▸ Problem to solve:
Copy exactly, please, the lines of the data from its start through the line containing "floor.data.materials.append(mat)".

▸ Available data:
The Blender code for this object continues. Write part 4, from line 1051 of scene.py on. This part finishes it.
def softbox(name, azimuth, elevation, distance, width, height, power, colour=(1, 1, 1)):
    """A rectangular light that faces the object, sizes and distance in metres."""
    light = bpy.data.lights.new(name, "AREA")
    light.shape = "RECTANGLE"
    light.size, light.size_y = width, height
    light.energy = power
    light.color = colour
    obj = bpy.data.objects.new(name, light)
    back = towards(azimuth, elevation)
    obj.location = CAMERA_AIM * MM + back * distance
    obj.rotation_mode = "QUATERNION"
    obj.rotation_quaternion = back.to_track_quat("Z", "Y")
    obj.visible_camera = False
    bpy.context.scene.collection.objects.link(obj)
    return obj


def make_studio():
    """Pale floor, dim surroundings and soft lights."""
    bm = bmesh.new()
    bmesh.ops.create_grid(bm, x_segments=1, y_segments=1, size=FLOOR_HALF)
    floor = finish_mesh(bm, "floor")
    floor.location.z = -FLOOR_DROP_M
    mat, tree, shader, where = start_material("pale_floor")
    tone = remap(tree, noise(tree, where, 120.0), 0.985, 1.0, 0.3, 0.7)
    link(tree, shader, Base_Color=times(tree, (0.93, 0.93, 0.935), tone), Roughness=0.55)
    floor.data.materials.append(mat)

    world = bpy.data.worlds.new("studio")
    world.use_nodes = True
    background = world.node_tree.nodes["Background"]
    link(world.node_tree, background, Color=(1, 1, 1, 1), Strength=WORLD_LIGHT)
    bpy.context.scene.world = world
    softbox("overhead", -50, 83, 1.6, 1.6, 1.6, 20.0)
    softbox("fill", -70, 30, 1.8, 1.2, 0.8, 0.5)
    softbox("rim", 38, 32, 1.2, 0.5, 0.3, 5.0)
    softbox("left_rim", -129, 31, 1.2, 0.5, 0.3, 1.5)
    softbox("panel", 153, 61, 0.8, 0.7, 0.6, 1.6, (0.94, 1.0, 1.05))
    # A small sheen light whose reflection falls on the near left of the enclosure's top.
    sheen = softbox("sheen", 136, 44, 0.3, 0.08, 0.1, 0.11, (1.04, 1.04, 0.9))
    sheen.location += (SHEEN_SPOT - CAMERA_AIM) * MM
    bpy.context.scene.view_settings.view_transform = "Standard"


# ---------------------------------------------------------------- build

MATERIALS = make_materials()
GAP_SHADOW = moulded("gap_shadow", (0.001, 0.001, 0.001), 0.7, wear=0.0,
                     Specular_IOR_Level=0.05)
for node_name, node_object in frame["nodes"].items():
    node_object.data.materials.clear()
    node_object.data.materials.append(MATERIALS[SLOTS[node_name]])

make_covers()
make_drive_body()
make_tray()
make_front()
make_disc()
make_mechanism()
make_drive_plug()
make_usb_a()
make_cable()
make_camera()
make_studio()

▸ Solution to the exercise:
The Blender code for this object continues. Write part 4, from line 1051 of scene.py on. This part finishes it.
def softbox(name, azimuth, elevation, distance, width, height, power, colour=(1, 1, 1)):
    """A rectangular light that faces the object, sizes and distance in metres."""
    light = bpy.data.lights.new(name, "AREA")
    light.shape = "RECTANGLE"
    light.size, light.size_y = width, height
    light.energy = power
    light.color = colour
    obj = bpy.data.objects.new(name, light)
    back = towards(azimuth, elevation)
    obj.location = CAMERA_AIM * MM + back * distance
    obj.rotation_mode = "QUATERNION"
    obj.rotation_quaternion = back.to_track_quat("Z", "Y")
    obj.visible_camera = False
    bpy.context.scene.collection.objects.link(obj)
    return obj


def make_studio():
    """Pale floor, dim surroundings and soft lights."""
    bm = bmesh.new()
    bmesh.ops.create_grid(bm, x_segments=1, y_segments=1, size=FLOOR_HALF)
    floor = finish_mesh(bm, "floor")
    floor.location.z = -FLOOR_DROP_M
    mat, tree, shader, where = start_material("pale_floor")
    tone = remap(tree, noise(tree, where, 120.0), 0.985, 1.0, 0.3, 0.7)
    link(tree, shader, Base_Color=times(tree, (0.93, 0.93, 0.935), tone), Roughness=0.55)
    floor.data.materials.append(mat)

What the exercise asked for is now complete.